● Dataset content
==================================================
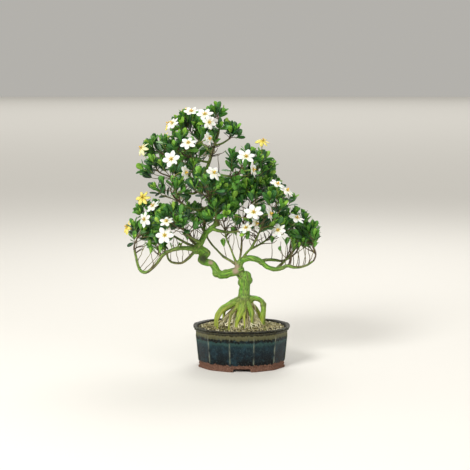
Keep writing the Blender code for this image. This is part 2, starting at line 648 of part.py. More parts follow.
def grow_stalk(room, sprays, name, plan, rng):
    """A stalk from the nearest stem that can reach the foot of a flower."""
    end = plan["foot"] - plan["way"] * 0.3 * MM
    order = []
    for spray in sprays:
        for t in (0.3, 0.45, 0.6, 0.75, 0.9):
            point, way = on_path(spray["stem"], t)
            away = end - point
            if away.length > 0.014:
                turn = away.normalized().dot(plan["way"])
                order.append((away.length * (1.5 - 0.5 * turn), t, spray["name"]))
    order.sort()
    by_name = {spray["name"]: spray for spray in sprays}
    for attempt in range(80):
        cost, t, owner = order[attempt % 30]
        spray = by_name[owner]
        point, way = on_path(spray["stem"], t)
        reach = (end - point).length
        leave = ((end - point).normalized() + way * 0.4) * reach * rng.uniform(0.5, 1.1)
        loose = 0.1 * (attempt // 30) * reach
        leave += Vector((rng.uniform(-loose, loose), rng.uniform(-loose, loose),
                         rng.uniform(-loose, loose)))
        count = 2 if reach < 0.022 else 3
        path = curve_points(point, leave, end - plan["way"] * STRAIGHT * MM,
                            plan["way"] * reach * rng.uniform(0.5, 0.9), count)
        straight = straightness(path + [end])
        if straight > 0.45 and room.clear(path, SHOOT_RADIUS * MM, (name,), "stem " + owner, 0.007):
            path.append(end)
            break
    else:
        print("no clear stalk for", name)
        path.append(end)
    spray["stalks"].append((path, name))
    room.add_path(path, [SHOOT_RADIUS * MM] * len(path), "stem " + owner)


def grow_shoots(room, spray, rng):
    """Leafy shoots to places spread evenly over the pad by the golden angle."""
    first = rng.uniform(0, 2 * math.pi)
    for index in range(spray["count"]):
        for attempt in range(40):
            loose = 0.03 * attempt
            angle = first + index * 2.39996 + rng.uniform(-loose, loose)
            rise = 1.0 - 1.25 * (index + 0.5) / spray["count"] + rng.uniform(-loose, loose) * 0.4
            rise = max(-0.6, min(1.0, rise))
            flat = math.sqrt(max(0.0, 1 - rise * rise))
            far = rng.uniform(0.66, 0.86)
            end = spray["middle"] + Vector((spray["half"][0] * math.cos(angle) * flat,
                                            spray["half"][1] * math.sin(angle) * flat,
                                            spray["half"][2] * rise)) * far * MM
            point, way = on_path(spray["stem"], rng.uniform(0.45, 0.95))
            away = end - point
            if away.length < 0.012:
                continue
            leave = (away.normalized() + way * 0.5) * away.length * 0.8
            arrive = (away.normalized() + Vector((0, 0, 0.9))) * away.length * 0.6
            path = curve_points(point, leave, end, arrive, 2 if away.length < 0.028 else 3)
            if room.clear(path, SHOOT_RADIUS * MM, (), "stem " + spray["name"], 0.006):
                spray["shoots"].append(path)
                room.add_path(path, [SHOOT_RADIUS * MM] * len(path), "stem " + spray["name"])
                break
        else:
            print("left out a shoot of", spray["name"])


def tree_of(bm):
    """Triangles of a bmesh for crossing tests."""
    return BVHTree.FromBMesh(bm, epsilon=0.0)


def leafy_shoot(name, path, whorls, clear_of, rng, collection):
    """A three-sided shoot whose side faces are pushed out into leaves at each whorl."""
    ends_straight = whorls[-1][0] < 1.0
    core = path[:-1] if ends_straight else path
    total = sum((core[i + 1] - core[i]).length for i in range(len(core) - 1))
    if total < 0.015:
        whorls = []
    short = NODE_LONG * MM / total
    points = [path[0]]
    twists = [0.0]
    for index, (share, count, lean) in enumerate(whorls):
        points += [on_path(core, share - short)[0], on_path(core, share)[0]]
        twists += [index * 0.7, index * 0.7]
    if not whorls:
        points += core[1:-1]
        twists += [0.0] * len(core[1:-1])
    if ends_straight:
        points += path[-2:]
        twists += [twists[-1], twists[-1]]
    frames = path_frames(points, [SHOOT_RADIUS * MM] * len(points))
    start = rng.uniform(0, 2)
    frames = [frame @ Matrix.Rotation(start + twist, 4, "Z") for frame, twist in zip(frames, twists)]
    bm = bmesh.new()
    made = bmesh.ops.create_circle(bm, cap_ends=True, segments=SHOOT_SIDES, radius=1, matrix=frames[0])
    face = made["verts"][0].link_faces[0]
    rows = []
    for before, after in zip(frames, frames[1:]):
        fresh, face = push_out(bm, face)
        bmesh.ops.transform(bm, matrix=after @ before.inverted(), verts=fresh)
        row = []
        for vert in fresh:
            row += [item for item in vert.link_faces if item != face and item not in row]
        rows.append(row)
    bmesh.ops.recalc_face_normals(bm, faces=bm.faces[:])
    grown = 0
    for index, (share, count, lean) in enumerate(whorls):
        way = (points[2 * index + 2] - points[2 * index + 1]).normalized()
        row = sorted(rows[2 * index + 1], key=lambda f: f.calc_center_median().z, reverse=True)
        done = 0
        for side in row:
            if done < count and push_leaf(bm, side, way, lean, clear_of, rng):
                done += 1
        grown += done
    bmesh.ops.recalc_face_normals(bm, faces=bm.faces[:])
    return finish_mesh(name, bm, collection), grown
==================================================
● Request
Print the complete listing again, exactly as it stands.

● The response
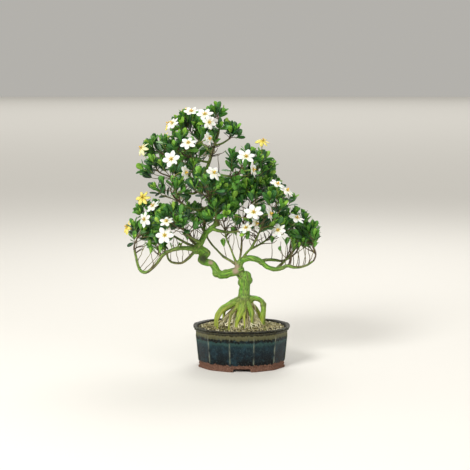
Keep writing the Blender code for this image. This is part 2, starting at line 648 of part.py. More parts follow.
def grow_stalk(room, sprays, name, plan, rng):
    """A stalk from the nearest stem that can reach the foot of a flower."""
    end = plan["foot"] - plan["way"] * 0.3 * MM
    order = []
    for spray in sprays:
        for t in (0.3, 0.45, 0.6, 0.75, 0.9):
            point, way = on_path(spray["stem"], t)
            away = end - point
            if away.length > 0.014:
                turn = away.normalized().dot(plan["way"])
                order.append((away.length * (1.5 - 0.5 * turn), t, spray["name"]))
    order.sort()
    by_name = {spray["name"]: spray for spray in sprays}
    for attempt in range(80):
        cost, t, owner = order[attempt % 30]
        spray = by_name[owner]
        point, way = on_path(spray["stem"], t)
        reach = (end - point).length
        leave = ((end - point).normalized() + way * 0.4) * reach * rng.uniform(0.5, 1.1)
        loose = 0.1 * (attempt // 30) * reach
        leave += Vector((rng.uniform(-loose, loose), rng.uniform(-loose, loose),
                         rng.uniform(-loose, loose)))
        count = 2 if reach < 0.022 else 3
        path = curve_points(point, leave, end - plan["way"] * STRAIGHT * MM,
                            plan["way"] * reach * rng.uniform(0.5, 0.9), count)
        straight = straightness(path + [end])
        if straight > 0.45 and room.clear(path, SHOOT_RADIUS * MM, (name,), "stem " + owner, 0.007):
            path.append(end)
            break
    else:
        print("no clear stalk for", name)
        path.append(end)
    spray["stalks"].append((path, name))
    room.add_path(path, [SHOOT_RADIUS * MM] * len(path), "stem " + owner)


def grow_shoots(room, spray, rng):
    """Leafy shoots to places spread evenly over the pad by the golden angle."""
    first = rng.uniform(0, 2 * math.pi)
    for index in range(spray["count"]):
        for attempt in range(40):
            loose = 0.03 * attempt
            angle = first + index * 2.39996 + rng.uniform(-loose, loose)
            rise = 1.0 - 1.25 * (index + 0.5) / spray["count"] + rng.uniform(-loose, loose) * 0.4
            rise = max(-0.6, min(1.0, rise))
            flat = math.sqrt(max(0.0, 1 - rise * rise))
            far = rng.uniform(0.66, 0.86)
            end = spray["middle"] + Vector((spray["half"][0] * math.cos(angle) * flat,
                                            spray["half"][1] * math.sin(angle) * flat,
                                            spray["half"][2] * rise)) * far * MM
            point, way = on_path(spray["stem"], rng.uniform(0.45, 0.95))
            away = end - point
            if away.length < 0.012:
                continue
            leave = (away.normalized() + way * 0.5) * away.length * 0.8
            arrive = (away.normalized() + Vector((0, 0, 0.9))) * away.length * 0.6
            path = curve_points(point, leave, end, arrive, 2 if away.length < 0.028 else 3)
            if room.clear(path, SHOOT_RADIUS * MM, (), "stem " + spray["name"], 0.006):
                spray["shoots"].append(path)
                room.add_path(path, [SHOOT_RADIUS * MM] * len(path), "stem " + spray["name"])
                break
        else:
            print("left out a shoot of", spray["name"])


def tree_of(bm):
    """Triangles of a bmesh for crossing tests."""
    return BVHTree.FromBMesh(bm, epsilon=0.0)


def leafy_shoot(name, path, whorls, clear_of, rng, collection):
    """A three-sided shoot whose side faces are pushed out into leaves at each whorl."""
    ends_straight = whorls[-1][0] < 1.0
    core = path[:-1] if ends_straight else path
    total = sum((core[i + 1] - core[i]).length for i in range(len(core) - 1))
    if total < 0.015:
        whorls = []
    short = NODE_LONG * MM / total
    points = [path[0]]
    twists = [0.0]
    for index, (share, count, lean) in enumerate(whorls):
        points += [on_path(core, share - short)[0], on_path(core, share)[0]]
        twists += [index * 0.7, index * 0.7]
    if not whorls:
        points += core[1:-1]
        twists += [0.0] * len(core[1:-1])
    if ends_straight:
        points += path[-2:]
        twists += [twists[-1], twists[-1]]
    frames = path_frames(points, [SHOOT_RADIUS * MM] * len(points))
    start = rng.uniform(0, 2)
    frames = [frame @ Matrix.Rotation(start + twist, 4, "Z") for frame, twist in zip(frames, twists)]
    bm = bmesh.new()
    made = bmesh.ops.create_circle(bm, cap_ends=True, segments=SHOOT_SIDES, radius=1, matrix=frames[0])
    face = made["verts"][0].link_faces[0]
    rows = []
    for before, after in zip(frames, frames[1:]):
        fresh, face = push_out(bm, face)
        bmesh.ops.transform(bm, matrix=after @ before.inverted(), verts=fresh)
        row = []
        for vert in fresh:
            row += [item for item in vert.link_faces if item != face and item not in row]
        rows.append(row)
    bmesh.ops.recalc_face_normals(bm, faces=bm.faces[:])
    grown = 0
    for index, (share, count, lean) in enumerate(whorls):
        way = (points[2 * index + 2] - points[2 * index + 1]).normalized()
        row = sorted(rows[2 * index + 1], key=lambda f: f.calc_center_median().z, reverse=True)
        done = 0
        for side in row:
            if done < count and push_leaf(bm, side, way, lean, clear_of, rng):
                done += 1
        grown += done
    bmesh.ops.recalc_face_normals(bm, faces=bm.faces[:])
    return finish_mesh(name, bm, collection), grown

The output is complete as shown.